Bali Charley!
Bali still dawdles on forests
The December 2007 two-week long meeting of the UN Climate Conference in Bali made a commitment to include emissions from forests as part of the Kyoto Protocol.
But for the next four years, there can only be $ rewards in storing carbon in regrowth forest, not forest protection.
Think about that! Yes – rewarded for cutting them down to grow again!
That’s despite worldwide acceptance that clearing forests accounts for 20% of the planet’s human-made greenhouse emissions. This doesn’t include the impact of logging and regrowth, which reduces the carbon stocks in mature forests by about 40%.
Throwing “avoided deforestation” into the mix after 2012 could meanwhile see a global acceleration of logging; a chainsaw frenzy like never before. We saw this sort of frenzy in Queensland some years back when news eked out that the government was going to introduce limits on clearing.

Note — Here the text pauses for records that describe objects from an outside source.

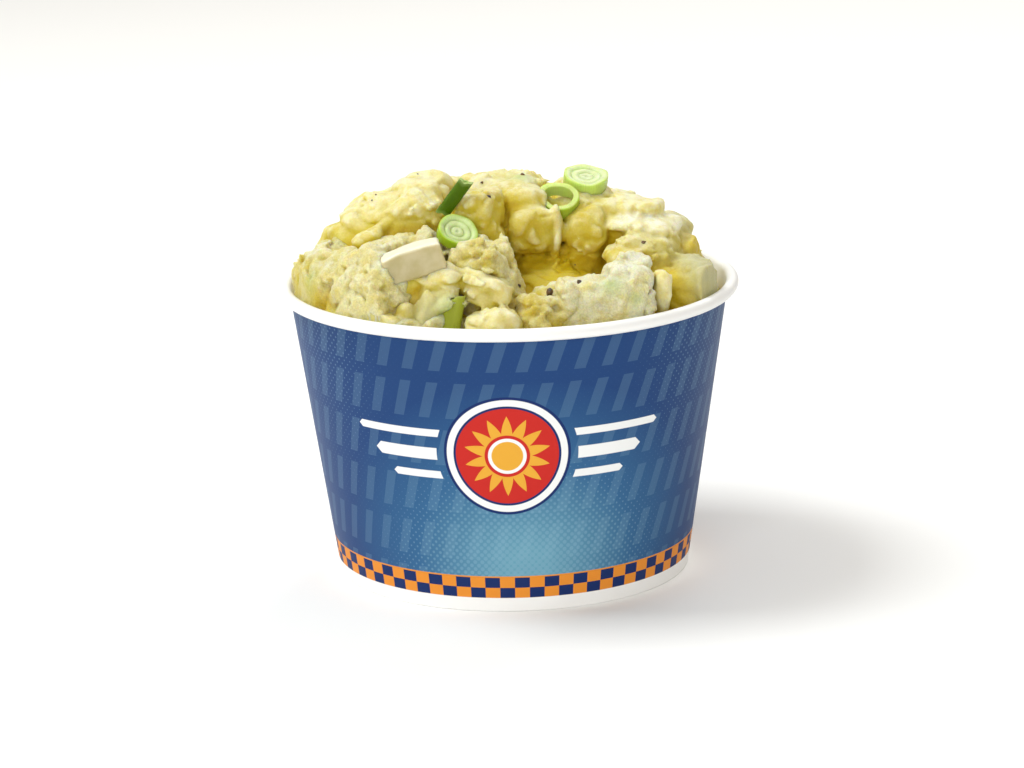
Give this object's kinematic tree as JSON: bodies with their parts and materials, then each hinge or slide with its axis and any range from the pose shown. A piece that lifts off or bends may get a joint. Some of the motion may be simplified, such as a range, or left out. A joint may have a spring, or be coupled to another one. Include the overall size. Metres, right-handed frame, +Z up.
{
  "type": "potato salad",
  "caption": "Potato salad with egg white and green onion, heaped above the rolled rim of a single-wall paper food cup that stands on its foot ring.",
  "frame": {"origin": "middle of the cup's foot, on the surface that it stands on", "axes": "+Z up along the cup's axis; -Y is the front of the heap, the side with the egg white; +X is to the right seen from the front"},
  "size_m": [0.098, 0.098, 0.0876],
  "materials": {
    "printed_board": "semi-gloss coated print, white where bare",
    "base_board": "white, coated",
    "salad": "moist, dressed potato",
    "egg_white": "smooth, moist",
    "onion_green": "moist leaf",
    "onion_pale": "moist, translucent"
  },
  "bodies": {
    "root": {"cup_sidewall": "printed_board", "cup_base": "base_board", "potato_salad": "salad", "egg_white_piece": "egg_white", "onion_leaf_piece": "onion_green", "onion_leaf_front": "onion_green", "onion_slice_front": "onion_pale", "onion_ring_top": "onion_pale", "onion_slice_top": "onion_pale"}
  },
  "joints": []
}
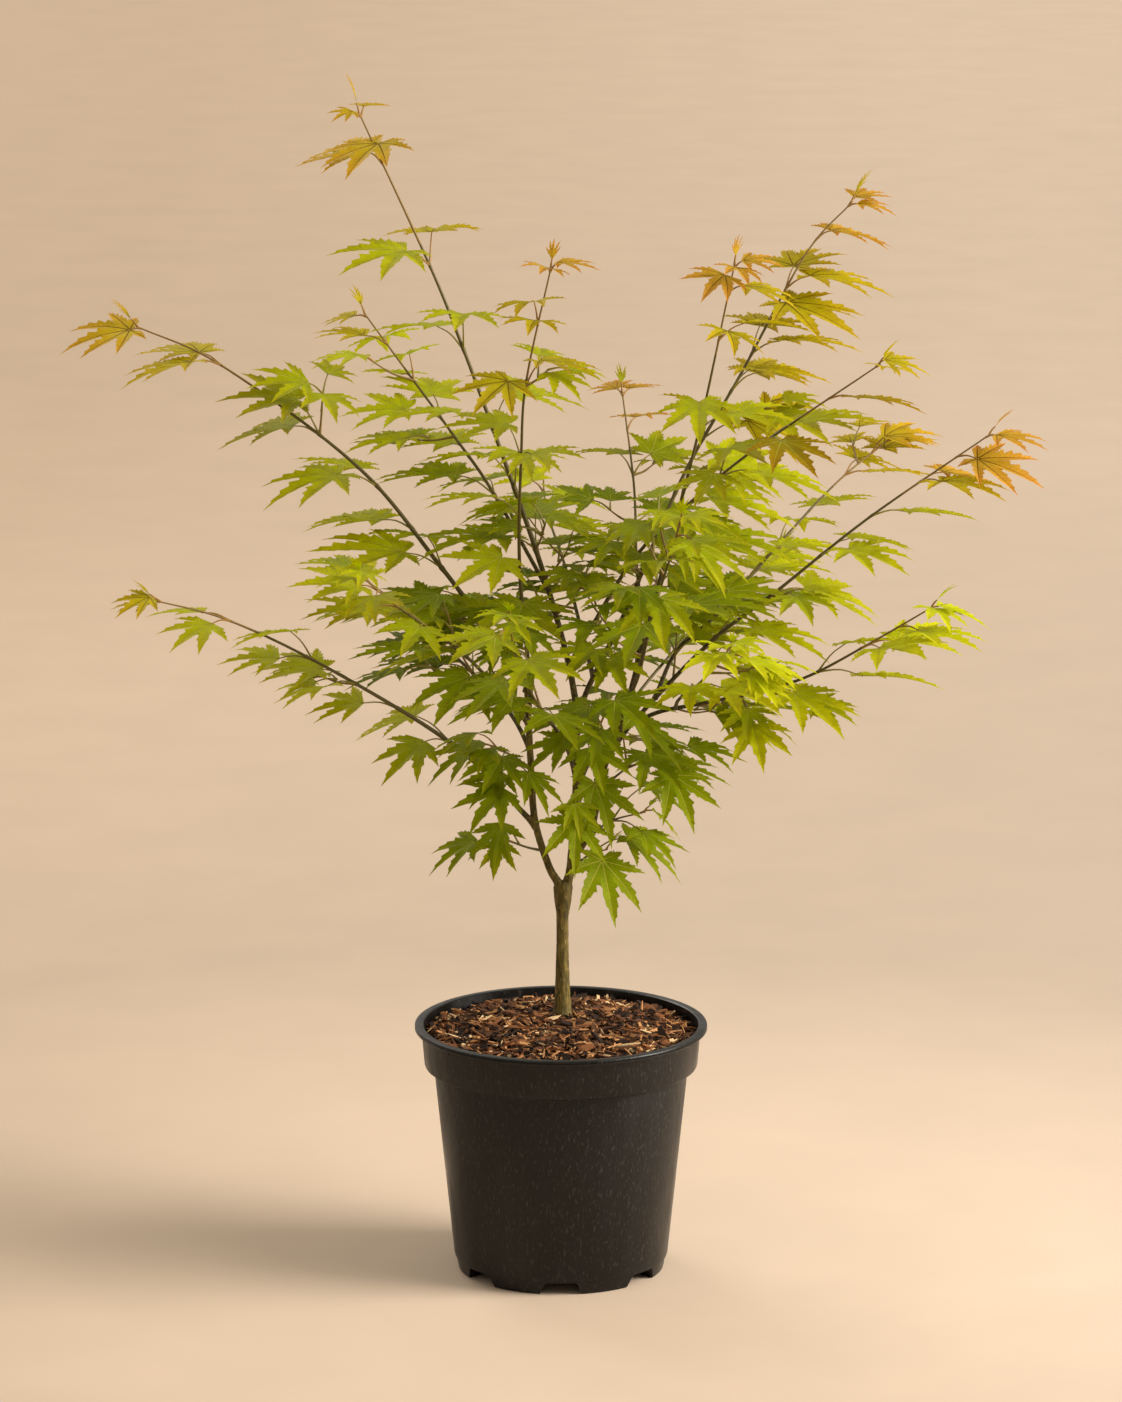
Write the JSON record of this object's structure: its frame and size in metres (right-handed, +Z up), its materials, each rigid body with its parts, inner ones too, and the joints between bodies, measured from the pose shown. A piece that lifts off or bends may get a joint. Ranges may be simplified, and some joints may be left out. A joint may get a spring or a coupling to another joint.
{
  "type": "potted japanese maple",
  "caption": "Young slender maple with palmate green-gold leaves on fine upswept shoots above a short trunk, standing in its round black nursery pot of bark mulch.",
  "frame": {"origin": "centre of the pot's flat underside, on the ground", "axes": "+Z up along the pot's axis, -Y the front of the plant, +X its right side"},
  "size_m": [0.9355, 0.7533, 1.1515],
  "materials": {
    "pot_plastic": "near-black moulded plastic with a fine grain, faint vertical drag marks and soft highlights",
    "bark_mulch": "loose dark to tan bark chips and fibres",
    "bark": "smooth olive-brown young bark with pale specks",
    "foliage": "thin satin leaves, deep green inside the crown, lime outside it, amber at the shoot tips"
  },
  "bodies": {
    "root": {"bough_back_centre": "bark", "bough_back_high": "bark", "bough_back_left": "bark", "bough_back_right": "bark", "bough_centre_front": "bark", "bough_front_left": "bark", "bough_front_right": "bark", "bough_leader": "bark", "bough_leader_back": "bark", "bough_left_front": "bark", "bough_left_low": "bark", "bough_left_mid": "bark", "bough_right_back": "bark", "bough_right_fore": "bark", "bough_right_fringe": "bark", "bough_right_front": "bark", "bough_right_high": "bark", "bough_right_low": "bark", "bough_right_mid": "bark", "foliage_back_centre": "foliage", "foliage_back_high": "foliage", "foliage_back_left": "foliage", "foliage_back_right": "foliage", "foliage_centre_front": "foliage", "foliage_front_left": "foliage", "foliage_front_right": "foliage", "foliage_leader": "foliage", "foliage_leader_back": "foliage", "foliage_left_front": "foliage", "foliage_left_low": "foliage", "foliage_left_mid": "foliage", "foliage_right_back": "foliage", "foliage_right_fore": "foliage", "foliage_right_fringe": "foliage", "foliage_right_front": "foliage", "foliage_right_high": "foliage", "foliage_right_low": "foliage", "foliage_right_mid": "foliage", "foliage_sprig_centre": "foliage", "foliage_sprig_fore_right": "foliage", "foliage_sprig_front": "foliage", "foliage_sprig_high": "foliage", "foliage_sprig_left": "foliage", "foliage_sprig_low": "foliage", "foliage_sprig_right": "foliage", "pot": "pot_plastic", "soil": "bark_mulch", "stem_centre": "bark", "stem_left": "bark", "stem_right": "bark", "trunk": "bark"}
  },
  "joints": []
}
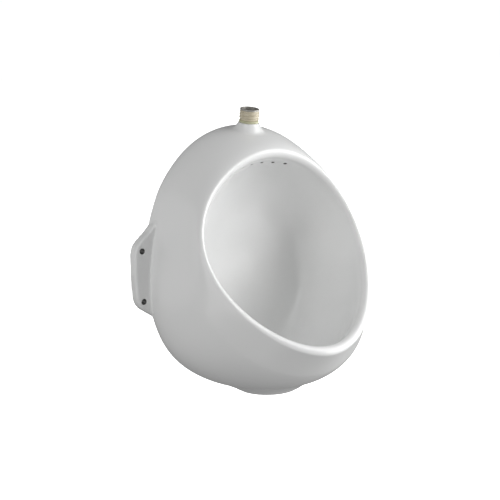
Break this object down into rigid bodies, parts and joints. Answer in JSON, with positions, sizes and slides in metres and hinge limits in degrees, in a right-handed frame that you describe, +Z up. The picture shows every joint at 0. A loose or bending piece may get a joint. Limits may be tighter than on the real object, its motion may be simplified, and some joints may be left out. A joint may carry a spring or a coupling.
{
  "type": "wall hung urinal",
  "caption": "Egg-shaped wall hung china urinal with rolled rim, open back, side screw ears, top threaded inlet nipple, wash holes and bottom outlet with a lift-out domed grid.",
  "frame": {"origin": "centre of the four wall screw holes, on the wall plane", "axes": "+Y into the wall, square to the ears' back faces; -Y is the front; +Z up along the height; X along the width, square to the mirror plane"},
  "size_m": [0.4284, 0.2856, 0.4974],
  "materials": {
    "china": "white glossy glaze",
    "cream_plastic": "cream moulded plastic",
    "lip_metal": "thin drawn steel",
    "seal_rubber": "pale yellow-green soft rubber",
    "black_rubber": "black rubber",
    "white_plastic": "slippery white plastic",
    "outlet_metal": "plated brass",
    "grid_metal": "pressed stainless steel"
  },
  "bodies": {
    "urinal": {"china_body": "china", "inlet_spud": "cream_plastic", "inlet_liner": "lip_metal", "inlet_grommet": "seal_rubber", "inlet_slip_ring": "white_plastic", "inlet_cone_nut": "cream_plastic", "waste_body": "outlet_metal", "waste_top_gasket": "black_rubber", "waste_bottom_gasket": "black_rubber", "waste_slip_ring": "white_plastic", "waste_locknut": "outlet_metal"},
    "strainer": {"drain_strainer": "grid_metal"}
  },
  "joints": [
    {"name": "strainer_lift", "type": "slide", "parent": "urinal", "child": "strainer", "axis": [0, 0, 1], "range_m": [0, 0.06]}
  ]
}
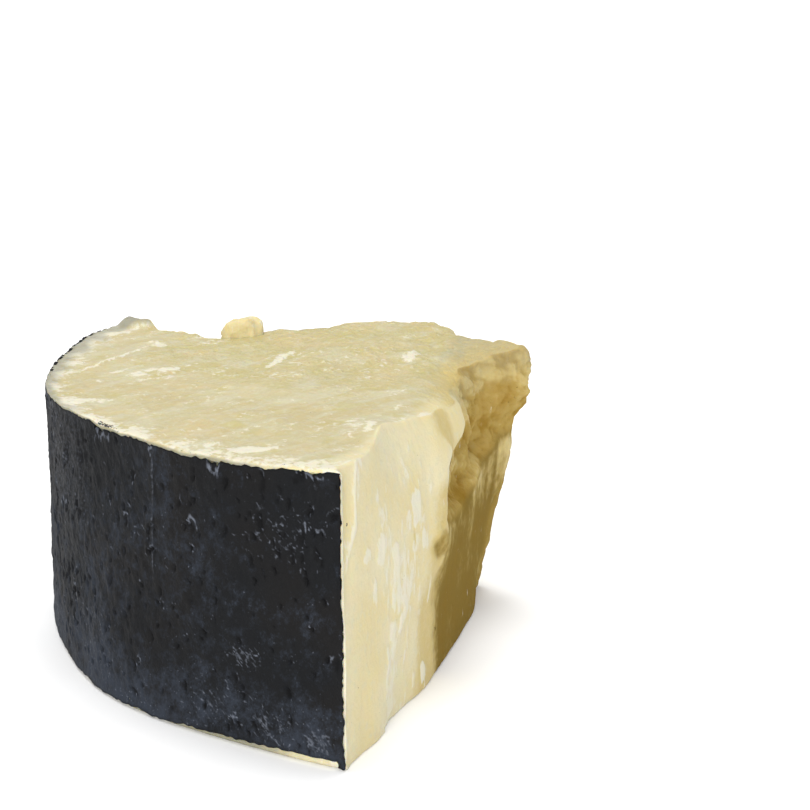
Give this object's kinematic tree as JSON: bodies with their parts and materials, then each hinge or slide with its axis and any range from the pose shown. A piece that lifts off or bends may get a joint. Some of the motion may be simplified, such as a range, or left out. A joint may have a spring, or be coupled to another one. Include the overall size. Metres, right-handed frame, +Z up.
{
  "type": "pecorino romano block",
  "caption": "Quarter block of hard grating cheese with a dark coated rind, a sawn top and a cut side that breaks up into crags.",
  "frame": {"origin": "middle of the bounding box, on the flat foot that the block stands on", "axes": "+Z up, -Y towards the curved rind, +X towards the rind's end by the knife cut"},
  "size_m": [0.2192, 0.1538, 0.0853],
  "materials": {
    "paste": "pale ivory granular hard cheese, matt where it is cut and waxy where it is broken",
    "rind": "thin charcoal coating on the rind, matt, pitted, with a grey bloom"
  },
  "bodies": {
    "root": {"cheese": "paste"}
  },
  "joints": []
}
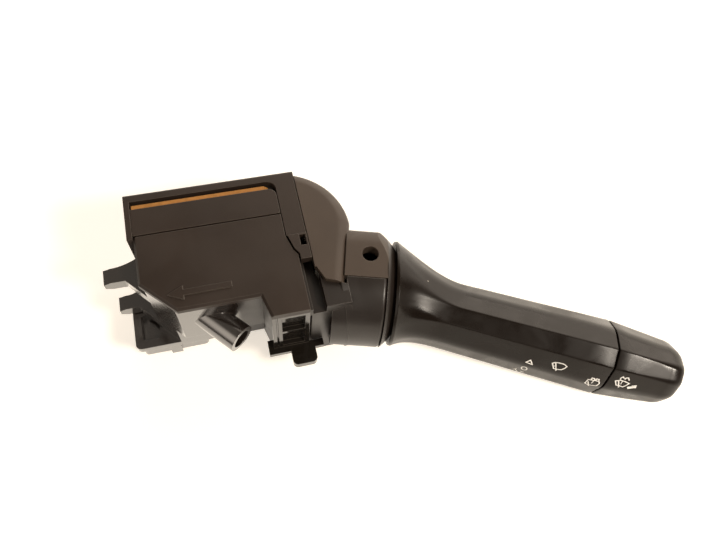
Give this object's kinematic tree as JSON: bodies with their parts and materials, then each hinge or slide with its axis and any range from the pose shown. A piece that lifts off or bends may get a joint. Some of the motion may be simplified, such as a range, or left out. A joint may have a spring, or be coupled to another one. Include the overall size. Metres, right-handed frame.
{
  "type": "combination stalk switch",
  "caption": "Steering column stalk switch: slide-in switch box with a neck, a faceted lever and a turning end knob.",
  "frame": {"origin": "on the lever's swing axis, in the plane of the box's underside", "axes": "+X along the box towards the lever, +Y up in the car, +Z towards the driver, out of the cover plate"},
  "size_m": [0.1904, 0.1028, 0.0496],
  "materials": {
    "case_plastic": "moulded, satin on the outer walls",
    "plate_plastic": "fine texture",
    "ear_plastic": "fine texture",
    "latch_plastic": "polished",
    "lever_plastic": "satin with a fine grain",
    "bearing_plastic": "natural acetal, smooth",
    "board_laminate": "sawn edge",
    "contact_brass": "rolled",
    "pin_steel": "drawn"
  },
  "bodies": {
    "case": {"main_case": "case_plastic", "pivot_housing": "ear_plastic", "neck_closure": "case_plastic", "arrow_cover": "plate_plastic", "board_cover": "plate_plastic", "top_shell": "plate_plastic", "circuit_board": "board_laminate", "connector_shroud": "case_plastic", "connector_terminals": "contact_brass", "release_latch": "latch_plastic", "detent_cam": "bearing_plastic", "pivot_bushes": "bearing_plastic"},
    "yoke": {"swing_yoke": "bearing_plastic", "pull_pin": "pin_steel"},
    "plunger": {"detent_plunger": "bearing_plastic", "detent_spring": "pin_steel"},
    "lever": {"lever_core": "bearing_plastic", "stem": "lever_plastic", "end_bearing": "bearing_plastic", "contact_disc": "board_laminate"},
    "knob": {"end_knob": "lever_plastic", "knob_spindle": "bearing_plastic", "knob_brush": "contact_brass"},
    "speed_slide": {"speed_slider": "bearing_plastic", "speed_brush": "contact_brass"},
    "wash_slide": {"wash_slider": "bearing_plastic", "wash_brush": "contact_brass", "wash_spring": "pin_steel"}
  },
  "joints": [
    {"name": "speed_select", "type": "hinge", "parent": "case", "child": "yoke", "pos_m": [0, 0, 0.02], "axis": [0, 0, 1], "range_deg": [-6, 20]},
    {"name": "pull", "type": "hinge", "parent": "yoke", "child": "lever", "pos_m": [0, 0, 0.02], "axis": [-0.2756, -0.9613, 0], "range_deg": [0, 6.5], "stiffness_Nm_per_rad": 1.5, "springref_deg": -5.73},
    {"name": "knob_turn", "type": "hinge", "parent": "lever", "child": "knob", "pos_m": [0.09157, -0.0468, 0.02], "axis": [0.8829, -0.4695, 0], "range_deg": [-20, 50]},
    {"name": "plunger_press", "type": "slide", "parent": "yoke", "child": "plunger", "axis": [0.9613, -0.2756, 0], "range_m": [0, 0.0008], "stiffness_N_per_m": 600, "springref_m": -0.002},
    {"name": "speed_slide", "type": "slide", "parent": "case", "child": "speed_slide", "axis": [1, 0, 0], "range_m": [-0.0095, 0.0035]},
    {"name": "wash_slide", "type": "slide", "parent": "case", "child": "wash_slide", "axis": [0, 0, -1], "range_m": [0, 0.0024], "deforming": ["wash_spring"]}
  ],
  "couplings": [
    {"joint": "speed_slide", "follows": "speed_select", "m_per_rad": -0.0236},
    {"joint": "wash_slide", "follows": "pull", "m_per_rad": 0.0195}
  ]
}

When the Kyoto Protocol was drawn up, forest destruction was missing from the calculations because vested interests were arguing about its impacts or how to measure the carbon loss. Now there is no argument.
But how does a global system actually watch and regulate deforestation? Despite some countries’ best efforts, much illegal logging continues – and even occurs in National Parks. In cases where best intentions are absent and the ruling authority is in bed with the forest pillagers, how would this be reliably enforced or monitored?
With the increasing demand for palm oil offering extremely high returns on investment costs, clearing forests would be more economical than being paid to protect them. And if they were protected, who would be paid? The government and its officials or the local people?
Sadly – while these bumps are ironed out, the earth’s forest mantel is disappearing daily.
The one thing to look forward to though is that our own governments will soon be forced to recognise the massive carbon pollution from our own logging and put a decent price on it or just stop it altogether.